Perhaps it is difficult to worry about any future gap in skills when employers are cutting thousands of jobs – and when the main course of chargilled lamb rump with a tagine made of the tasty animal’s shoulder on a bed of giant couscous and dashed with smoked yoghurt arrives. Mr Smith and Gibbons-Wood have both opted for the lamb, while both Mr Chalmers and I feel rather satisfied with our healthy servings of tandoori corn-fed chicken breasts, Bombay aloo and charred tomato chutney.
Mr Chalmers said: “The other piece I hear people talking about is skills shortages – are we storing something up for the future? People say yes we probably are but let’s worry about that later.”
Mr Gibbons-Wood admits it is difficult to determine if the skills gap talked about in the heady days before the oil price crash will still plague the industry once the job cuts are finished.
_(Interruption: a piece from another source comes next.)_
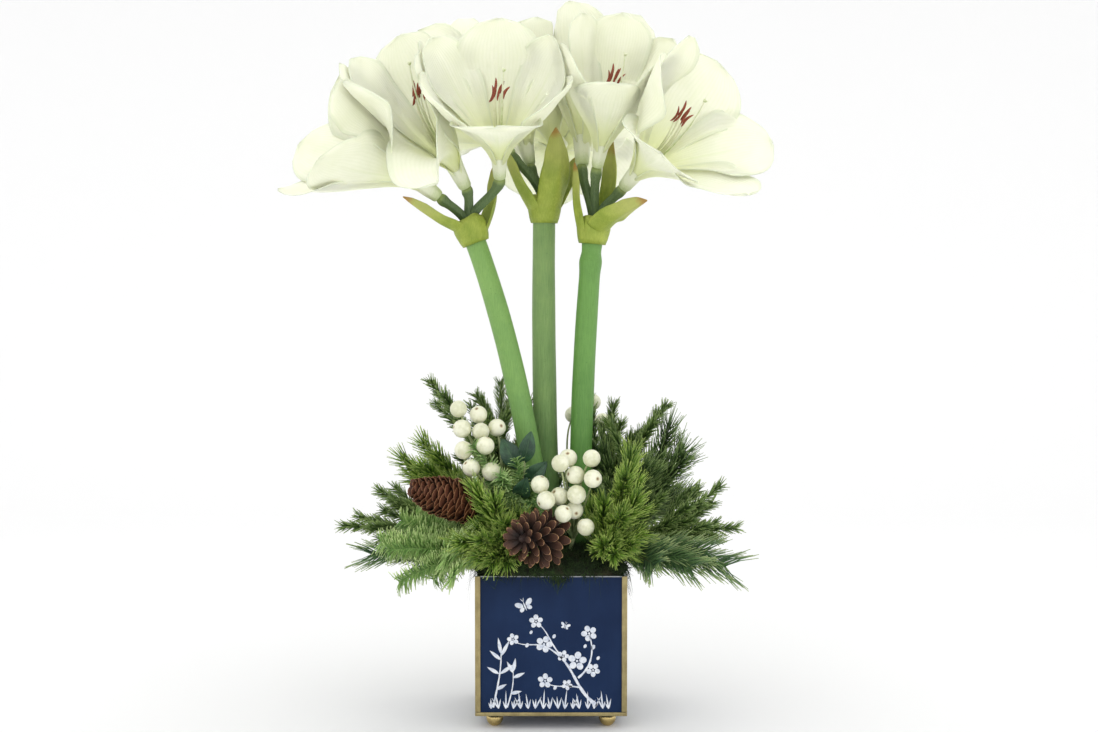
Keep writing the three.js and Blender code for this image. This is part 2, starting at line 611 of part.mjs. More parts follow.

But there is still an urgent need to future-proof the industry with skills.
“If we don’t do something about skills now we won’t have that base of excellence we are going to export and that will be the driver for internationalisations – that would be my big strategic worry,” he said.
“There is going to be plenty of oil and gas in the world for the next 30 years. Are we going to be the base? The only way were are going to be the base is if we have skilled people who have good quality employment and education here – the whole mix.”